Reformation and Counter-Reformation

In a sense, the Reformation was a protest against the secular values of the Renaissance. No Italian despots better represented the profligacy, the materialism, and the intellectual hedonism that accompanied these values than did the three Renaissance popes, Alexander VI, Julius II, and Leo X. Among those precursors of the reformers who were conscious of the betrayal of Christian ideals were figures so diverse as the Ferraran monk Savonarola, the Spanish statesman Cardinal Jiménez, and the humanist scholar Erasmus.

The corruption of the religious orders and the cynical abuse of the fiscal machinery of the church provoked a movement that at first demanded reform from within and ultimately chose the path of separation. When the Augustinian monk Martin Luther protested against the sale of indulgences in 1517, he found himself obliged to extend his doctrinal arguments until his stand led him to deny the authority of the pope. In the past, as in the controversies between pope and emperor, such challenges had resulted in mere temporary disunity. In the age of nation-states, the political implications of the dispute resulted in the irreparable fragmentation of clerical authority.

Luther had chosen to attack a lucrative source of papal revenue, and his intractable spirit obliged Leo X to excommunicate him. The problem became of as much concern to the emperor as it was to the pope, for Luther’s eloquent writings evoked a wave of enthusiasm throughout Germany. The reformer was by instinct a social conservative and supported existing secular authority against the upthrust of the lower orders. Although the Diet of Worms accepted the excommunication in 1521, Luther found protection among the princes. In 1529 the rulers of electoral Saxony, Brandenburg, Hessen, Lüneberg, and Anhalt signed the “protest” against an attempt to enforce obedience. By this time, Charles V had resolved to suppress Protestantism and to abandon conciliation. In 1527 his mutinous troops had sacked Rome and secured the person of Pope Clement VII, who had deserted the imperial cause in favor of Francis I after the latter’s defeat at the Battle of Pavia. The sack of Rome proved a turning point both for the emperor and the humanist movement that he had patronized. The humanist scholars were dispersed, and the initiative for reform then lay in the hands of the more violent and uncompromising party. Charles V himself experienced a revulsion of conscience that placed him at the head of the Roman Catholic reaction. The empire he ruled in name was now divided into hostile camps. The Catholic princes of Germany had discussed measures for joint action at Regensburg in 1524; in 1530 the Protestants formed a defensive league at Schmalkalden. Reconciliation was attempted in 1541 and 1548, but the German rift could no longer be healed.

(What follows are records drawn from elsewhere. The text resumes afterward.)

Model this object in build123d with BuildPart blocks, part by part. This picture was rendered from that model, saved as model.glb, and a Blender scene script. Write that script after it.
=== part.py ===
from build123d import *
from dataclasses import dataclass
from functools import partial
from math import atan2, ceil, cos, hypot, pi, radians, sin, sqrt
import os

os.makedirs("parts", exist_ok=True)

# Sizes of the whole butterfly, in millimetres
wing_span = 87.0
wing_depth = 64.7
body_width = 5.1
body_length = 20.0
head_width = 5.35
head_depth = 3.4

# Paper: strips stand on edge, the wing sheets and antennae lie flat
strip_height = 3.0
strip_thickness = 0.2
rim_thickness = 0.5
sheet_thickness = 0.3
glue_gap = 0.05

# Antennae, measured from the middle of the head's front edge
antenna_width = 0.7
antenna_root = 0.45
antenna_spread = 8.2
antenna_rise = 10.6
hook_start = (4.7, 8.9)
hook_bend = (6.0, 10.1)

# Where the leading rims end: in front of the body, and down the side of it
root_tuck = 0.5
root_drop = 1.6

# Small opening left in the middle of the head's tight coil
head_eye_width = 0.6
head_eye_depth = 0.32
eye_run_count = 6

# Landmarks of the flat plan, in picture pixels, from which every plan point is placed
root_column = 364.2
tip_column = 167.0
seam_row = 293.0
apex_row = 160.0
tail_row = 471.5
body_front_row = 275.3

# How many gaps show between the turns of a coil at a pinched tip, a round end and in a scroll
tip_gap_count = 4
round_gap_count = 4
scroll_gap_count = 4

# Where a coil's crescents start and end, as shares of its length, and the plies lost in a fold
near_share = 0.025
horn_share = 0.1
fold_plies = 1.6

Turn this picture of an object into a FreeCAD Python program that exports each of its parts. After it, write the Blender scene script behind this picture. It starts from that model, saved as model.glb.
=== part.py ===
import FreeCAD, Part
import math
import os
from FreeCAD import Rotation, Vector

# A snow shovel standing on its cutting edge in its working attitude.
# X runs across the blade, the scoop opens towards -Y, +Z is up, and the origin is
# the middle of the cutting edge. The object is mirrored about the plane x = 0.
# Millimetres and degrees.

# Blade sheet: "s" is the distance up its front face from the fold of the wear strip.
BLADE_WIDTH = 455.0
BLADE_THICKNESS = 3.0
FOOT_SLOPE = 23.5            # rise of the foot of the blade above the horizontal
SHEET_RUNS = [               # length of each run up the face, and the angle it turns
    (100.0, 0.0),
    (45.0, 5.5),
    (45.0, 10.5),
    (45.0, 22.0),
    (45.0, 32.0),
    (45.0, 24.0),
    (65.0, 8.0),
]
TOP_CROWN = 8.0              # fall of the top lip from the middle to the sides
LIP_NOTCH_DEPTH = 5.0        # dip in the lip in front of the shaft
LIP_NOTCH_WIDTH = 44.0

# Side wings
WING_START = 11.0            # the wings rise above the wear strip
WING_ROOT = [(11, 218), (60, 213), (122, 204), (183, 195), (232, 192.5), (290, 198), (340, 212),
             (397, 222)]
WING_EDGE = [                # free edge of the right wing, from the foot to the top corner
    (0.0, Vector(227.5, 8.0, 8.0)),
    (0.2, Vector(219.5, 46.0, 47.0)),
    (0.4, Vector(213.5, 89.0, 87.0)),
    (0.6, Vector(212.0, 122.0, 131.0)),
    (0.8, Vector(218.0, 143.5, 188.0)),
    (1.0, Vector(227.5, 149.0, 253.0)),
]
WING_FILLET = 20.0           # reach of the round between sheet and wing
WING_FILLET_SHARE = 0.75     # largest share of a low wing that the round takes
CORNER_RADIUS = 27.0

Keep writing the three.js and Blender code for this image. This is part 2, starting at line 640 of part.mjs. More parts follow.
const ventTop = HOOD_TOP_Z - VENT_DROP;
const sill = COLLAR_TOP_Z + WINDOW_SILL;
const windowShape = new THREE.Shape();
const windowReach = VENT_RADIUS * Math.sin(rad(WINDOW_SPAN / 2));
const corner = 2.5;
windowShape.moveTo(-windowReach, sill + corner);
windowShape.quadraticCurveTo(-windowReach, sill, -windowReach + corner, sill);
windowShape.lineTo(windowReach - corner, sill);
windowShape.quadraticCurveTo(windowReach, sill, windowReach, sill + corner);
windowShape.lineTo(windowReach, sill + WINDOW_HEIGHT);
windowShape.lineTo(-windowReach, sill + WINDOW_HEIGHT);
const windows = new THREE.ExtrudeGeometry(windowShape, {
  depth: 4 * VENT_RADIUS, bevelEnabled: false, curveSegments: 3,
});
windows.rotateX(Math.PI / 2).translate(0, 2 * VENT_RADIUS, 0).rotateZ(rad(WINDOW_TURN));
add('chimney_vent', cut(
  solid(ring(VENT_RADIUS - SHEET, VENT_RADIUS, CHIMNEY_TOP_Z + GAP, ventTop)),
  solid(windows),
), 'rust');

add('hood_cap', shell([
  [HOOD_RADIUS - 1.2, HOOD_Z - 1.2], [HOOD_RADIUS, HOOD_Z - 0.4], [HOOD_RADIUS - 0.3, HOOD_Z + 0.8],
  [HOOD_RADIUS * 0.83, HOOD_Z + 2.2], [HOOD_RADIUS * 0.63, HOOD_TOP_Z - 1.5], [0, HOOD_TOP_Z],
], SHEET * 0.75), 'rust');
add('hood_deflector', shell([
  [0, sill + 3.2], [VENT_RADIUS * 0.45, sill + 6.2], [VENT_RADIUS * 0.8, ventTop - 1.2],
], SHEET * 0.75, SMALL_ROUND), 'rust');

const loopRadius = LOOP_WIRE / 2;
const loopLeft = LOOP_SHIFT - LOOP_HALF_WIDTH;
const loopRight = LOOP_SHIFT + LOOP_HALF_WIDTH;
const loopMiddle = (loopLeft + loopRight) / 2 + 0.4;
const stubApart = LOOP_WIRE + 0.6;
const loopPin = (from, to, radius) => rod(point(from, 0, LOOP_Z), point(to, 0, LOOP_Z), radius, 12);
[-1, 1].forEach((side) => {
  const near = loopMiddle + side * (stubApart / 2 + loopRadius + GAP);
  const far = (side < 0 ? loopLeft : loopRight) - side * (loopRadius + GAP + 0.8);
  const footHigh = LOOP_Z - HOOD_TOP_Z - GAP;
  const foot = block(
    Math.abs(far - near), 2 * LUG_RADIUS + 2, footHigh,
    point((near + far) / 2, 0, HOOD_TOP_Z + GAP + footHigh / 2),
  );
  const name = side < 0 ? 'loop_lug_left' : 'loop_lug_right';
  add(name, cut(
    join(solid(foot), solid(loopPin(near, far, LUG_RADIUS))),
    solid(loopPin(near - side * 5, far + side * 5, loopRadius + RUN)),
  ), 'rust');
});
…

Lutheranism laid its emphasis doctrinally on justification by faith and politically on the God-given powers of the secular ruler. Other Protestants reached different conclusions and diverged widely from one another in their interpretation of the sacraments. In Geneva, Calvinism enforced a stern moral code and preached the mystery of grace with predestinarian conviction. It proclaimed the separation of church and state, but in practice its organization tended to produce a type of theocracy. Huldrych Zwingli and Heinrich Bullinger in Zürich taught a theology not unlike Calvin’s but preferred to see government in terms of the godly magistrate. On the left wing of these movements were the Anabaptists, whose pacifism and mystic detachment were paradoxically associated with violent upheavals.

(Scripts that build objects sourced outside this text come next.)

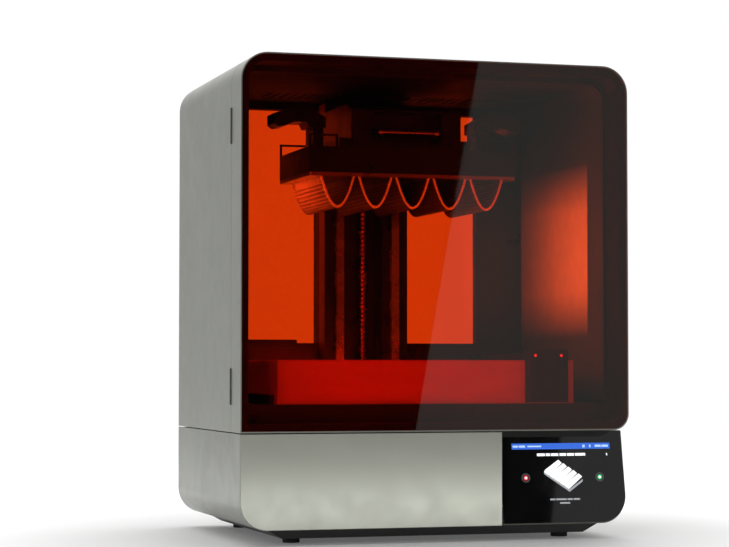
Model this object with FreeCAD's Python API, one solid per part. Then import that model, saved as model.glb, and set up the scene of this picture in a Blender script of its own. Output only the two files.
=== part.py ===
"""Large-format resin printer: a desktop machine with a hinged amber door.

Frame: +Z up, front towards -Y, origin on the ground under the middle of the bounding box.
All sizes are in millimetres. Every sub-part is written to parts/NODE.step.
"""
import FreeCAD, Part
import math
import os

Vector = FreeCAD.Vector

# ---------------------------------------------------------------- driving dimensions: shell
SHELL_W = 664.0            # width over the painted side walls
SHELL_D = 474.0            # door glass to the back of the painted shell
SHELL_H = 761.0            # painted shell without its feet
FOOT_H = 24.0              # ground to the underside of the shell
CORNER_R = 45.0            # big corner radius of the shell, seen from the front
WALL = 2.5                 # painted sheet
BASE_H = 152.6             # electronics base, up to the seam
SEAM = 1.6                 # gap between the base and what stands on it
FIT = 0.3                  # gap between separate pieces that do not touch
CONTACT = 0.05             # gap of pieces screwed face to face
SLIDE = 0.1                # radial gap of rotors and screwed feet
PANEL_T = 3.0              # painted front panel of the base
PANEL_INSET = 0.6          # rear plates inside the outline of the wrap

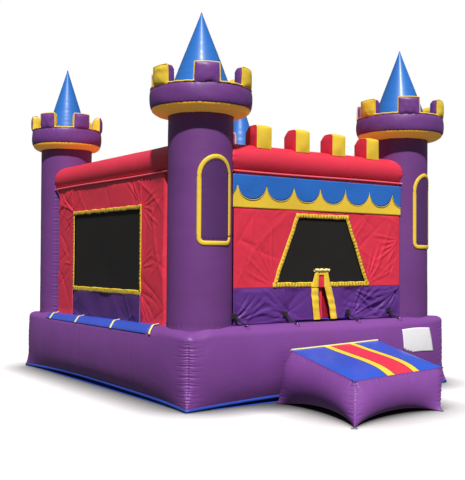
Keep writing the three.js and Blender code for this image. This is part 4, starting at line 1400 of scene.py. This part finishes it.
def make_roof():
    """The slack cover between the beams, with three seams; the towers are cut out of it."""
    low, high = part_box("roof_cover")
    x = np.linspace(low.x - 0.06, high.x + 0.06, 150)
    y = np.linspace(low.y - 0.06, high.y + 0.06, 170)
    gx, gy = grid(x, y)
    a, b = gx / x[-1], gy / y[-1]
    sag = 0.09 * (1 - a ** 2) * (1 - b ** 2)
    edge = np.minimum(x[-1] - np.abs(gx), y[-1] - np.abs(gy))
    folds = creases(gx, gy, 300, 40, 0.010, 0.05, 0.7) + 0.006 * flat_ripple(gx, gy, 0.8, 301)
    lip = 0.028 * bell(edge, 0.05)
    z = high.z - 0.006 - sag + np.clip(folds, -0.03, 0.012) * smooth(0, 0.2, edge) + lip
    mid_x, mid_y = cell_middles(gx), cell_middles(gy)
    mask = np.hypot(np.abs(mid_x) - TOWER_X, np.abs(mid_y) - TOWER_Y) > COLUMN_R + 0.012
    roof = slab("roof_cover", np.stack([gx, gy, z], -1), FABRIC, SHEET_RED, mask, normal=(0, 0, 1))
    keep(roof, replaces="roof_cover")
    seams = []
    for place in (-0.95, 0.0, 0.95):
        line = np.linspace(y[0] + 0.1, y[-1] - 0.1, 60)
        level = high.z - 0.006 - 0.09 * (1 - (place / x[-1]) ** 2) * (1 - (line / y[-1]) ** 2) + 0.006
        path = np.stack([np.full_like(line, place), line, level], 1)
        seams.append(tube("seam", path, 0.010, SHEET_RED, 8, flat=0.5))
    keep(join("roof_seams", seams))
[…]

Lutheranism established itself in northern Germany and Scandinavia and for a time exercised a wide influence both in eastern Europe and in the west. Where it was not officially adopted by the ruling prince, however, the more militant Calvinist faith tended to take its place. Calvinism spread northward from the upper Rhine and established itself firmly in Scotland and in southern and western France. Friction between Rome and nationalist tendencies within the Catholic church facilitated the spread of Protestantism. In France the Gallican church was traditionally nationalist and antipapal in outlook, while in England the Reformation in its early stages took the form of the preservation of Catholic doctrine and the denial of papal jurisdiction. After periods of Calvinist and then of Roman Catholic reaction, the Church of England achieved a measure of stability with the Elizabethan religious settlement.

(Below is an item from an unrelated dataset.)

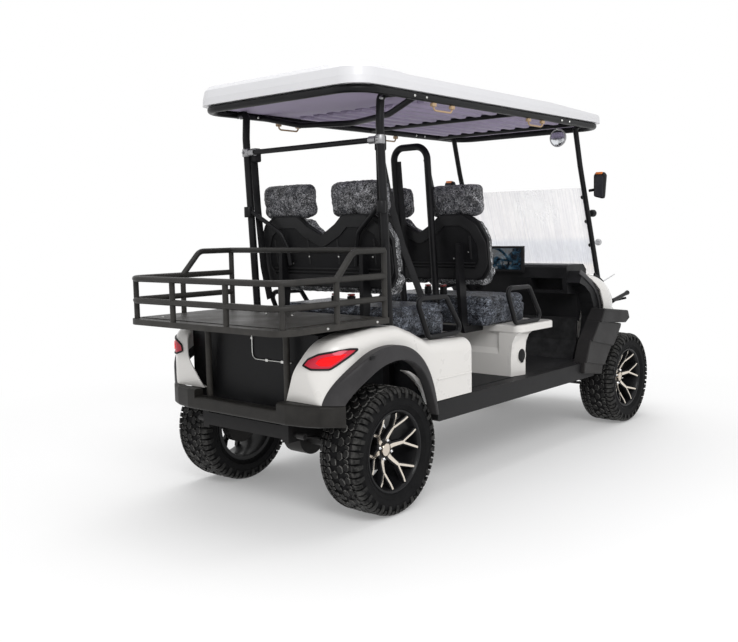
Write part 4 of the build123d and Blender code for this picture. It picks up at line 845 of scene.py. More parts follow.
carcass_mesh = mesh_from("carcass", carcass_bm())
for name, end, side in WHEELS:
    body = f"wheel_{name}"
    finish_piece(f"carcass_{name}", place_on_wheel(carcass_mesh, end, side), tyre_rubber, body,
                 smooth=35, stands_for=[f"tyre_{name}"])
    finish_piece(f"tread_{name}", place_on_wheel(lug_mesh, end, side), lug_rubber, body,
                 smooth=30)
print("tyres:", len(WHEELS))

# %% [markdown]
# ### Alloy rim
# The rim is a black barrel with six Y-shaped spokes on a dish that falls from the lip to the hub.
# After painting, the faces of the spokes were machined bright; the sides stay black.

# %% Spokes
SPOKES = 6
SPOKE_START = 10             # degrees
SPOKE_STEPS = 7
SPOKE_DEPTH, FACE_EDGE = 0.026, 0.004
FORK_R, TIP_R = 0.106, 0.172
DISH = [(0.0, 0.034), (0.056, 0.034), (0.085, 0.047), (0.120, 0.066), (0.150, 0.083), (0.176, 0.0915)]
BARREL = [
    # along the axle, radius
    (-0.096, 0.170), (-0.096, 0.1885), (-0.0935, 0.190), (-0.089, 0.1875), (-0.088, 0.179), (-0.060, 0.1745),
    (0.060, 0.1745), (0.088, 0.179), (0.089, 0.1875), (0.0925, 0.190), (0.096, 0.188), (0.096, 0.181),
    (0.0915, 0.1765), (0.080, 0.172), (0.050, 0.1665), (-0.075, 0.1665),
]
HUB = [(-0.004, 0.020), (-0.004, 0.056), (0.026, 0.058), (0.033, 0.053), (0.034, 0.040), (0.032, 0.034)]
CAP = [(0.030, 0.030), (0.045, 0.029), (0.0475, 0.026), (0.0485, 0.010), (0.0485, 0.0005)]
NUT = [(0.030, 0.0085), (0.038, 0.0085), (0.040, 0.0070), (0.0400, 0.0005)]
STUD = [(0.0395, 0.0040), (0.0440, 0.0040), (0.0450, 0.0030), (0.0450, 0.0004)]
NUT_CIRCLE = (0, 0, 0.043)


def dish_y(radius):
    """How far outboard the spoke faces are at a radius."""
    for (r0, y0), (r1, y1) in zip(DISH, DISH[1:]):
        if radius <= r1:
            return y0 + (y1 - y0) * (radius - r0) / (r1 - r0)
    return DISH[-1][1]


def spoke_arm(bm, start, end, widths, face_widths):
    """One arm of a spoke in the wheel's plane: a black body with a raised bright face."""
    across = (end - start).normalized().orthogonal()
    rows = []
    for step in range(SPOKE_STEPS + 1):
        t = step / SPOKE_STEPS
        point = start.lerp(end, t)
        body = (widths[0] + (widths[1] - widths[0]) * t) / 2
        bright = (face_widths[0] + (face_widths[1] - face_widths[0]) * t) / 2
        half = [(body, -SPOKE_DEPTH), (body, -FACE_EDGE), (bright, 0.0)]
        section = [(-a, b) for a, b in half] + half[::-1]
        spots = [(point + across * a, dish_y(point.length) + b) for a, b in section]
        rows.append([bm.verts.new((spot.x, y, spot.y)) for spot, y in spots])
    for number, face in enumerate(skin_rings(bm, rows)):
        face.material_index = 1 if number % len(section) == 2 else 0
    bm.faces.new(rows[0])
    bm.faces.new(list(reversed(rows[-1])))


def polar(radius, angle):
    return Vector((radius * cos(radians(angle)), radius * sin(radians(angle))))


def spokes_bm():
    bm = bmesh.new()
    for number in range(SPOKES):
        middle = SPOKE_START + number * 360 / SPOKES
        spoke_arm(bm, polar(0.040, middle), polar(0.112, middle), (0.036, 0.026), (0.020, 0.013))
        for side in SIDES:
            spoke_arm(bm, polar(FORK_R, middle + side * 1.5), polar(TIP_R, middle + side * 15),
                      (0.020, 0.017), (0.010, 0.009))
    bmesh.ops.recalc_face_normals(bm, faces=bm.faces[:])
    uv = bm.loops.layers.uv.new("rings")
    for loop in (loop for face in bm.faces for loop in face.loops):
        co = loop.vert.co
        loop[uv].uv = (hypot(co.x, co.z), atan2(co.z, co.x) / (2 * pi))
    return bm


def turned_mesh(name, *forms):
    """A mesh of turned forms, each with its own settings."""
    bm = bmesh.new()
    for profile, settings in forms:
        turned(bm, profile, **settings)
    return mesh_from(name, bm)


def lug_nut_bm():
    """One wheel nut on its pitch circle, standing on the hub."""
    bm = bmesh.new()
    turned(bm, NUT, NUT_CIRCLE, sides=6)
    turned(bm, STUD, NUT_CIRCLE, sides=12)
    return bm


spoke_mesh = mesh_from("spokes", spokes_bm())
barrel_mesh = turned_mesh("barrel", (BARREL, {"sides": 96, "loop": True}))
hub_mesh = turned_mesh("hub", (HUB, {}), (CAP, {"sides": 40, "material": 1}))
nut_mesh = ring_mesh("wheel nuts", lug_nut_bm(), 4, chrome, radians(20))
for name, end, side in WHEELS:
    for part, mesh, materials, smooth, stands_for in (
            ("rim_barrel", barrel_mesh, rim_black, 40, [f"rim_{name}"]),
            ("rim_spokes", spoke_mesh, [rim_black, machined_alloy], 25, ()),
            ("rim_hub", hub_mesh, [rim_black, machined_alloy], 40, ()),
            ("wheel_nuts", nut_mesh, chrome, 40, ())):
        finish_piece(f"{part}_{name}", place_on_wheel(mesh, end, side), materials,
                     f"wheel_{name}", smooth, stands_for=stands_for)
print("rims:", len(WHEELS))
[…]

In the years between the papal confirmation of the Jesuit order in 1540 and the formal dissolution of the Council of Trent in 1563, the Roman Catholic church responded to the Protestant challenge by purging itself of the abuses and ambiguities that had opened the way to revolt. Thus prepared, the Counter-Reformation embarked upon recovery of the schismatic branches of Western Christianity. Foremost in this crusade were the Jesuits, established as a well-educated and disciplined arm of the papacy by Ignatius Loyola. Their work was made easier by the Council of Trent, which did not, like earlier councils, result in the diminution of papal authority. The council condemned such abuses as pluralism, affirmed the traditional practice in questions of clerical marriage and the use of the Bible, and clarified doctrine on issues such as the nature of the Eucharist, divine grace, and justification by faith. The church thus made it clear that it was not prepared to compromise; and, with the aid of the Inquisition and the material resources of the Habsburgs, it set out to reestablish its universal authority. It was of vital importance to this task that the popes of the Counter-Reformation were men of sincere conviction and initiative who skillfully employed diplomacy, persuasion, and force against heresy. In Italy, Spain, Bavaria, Austria, Bohemia, Poland, and the southern Netherlands (the future Belgium), Protestant influence was destroyed.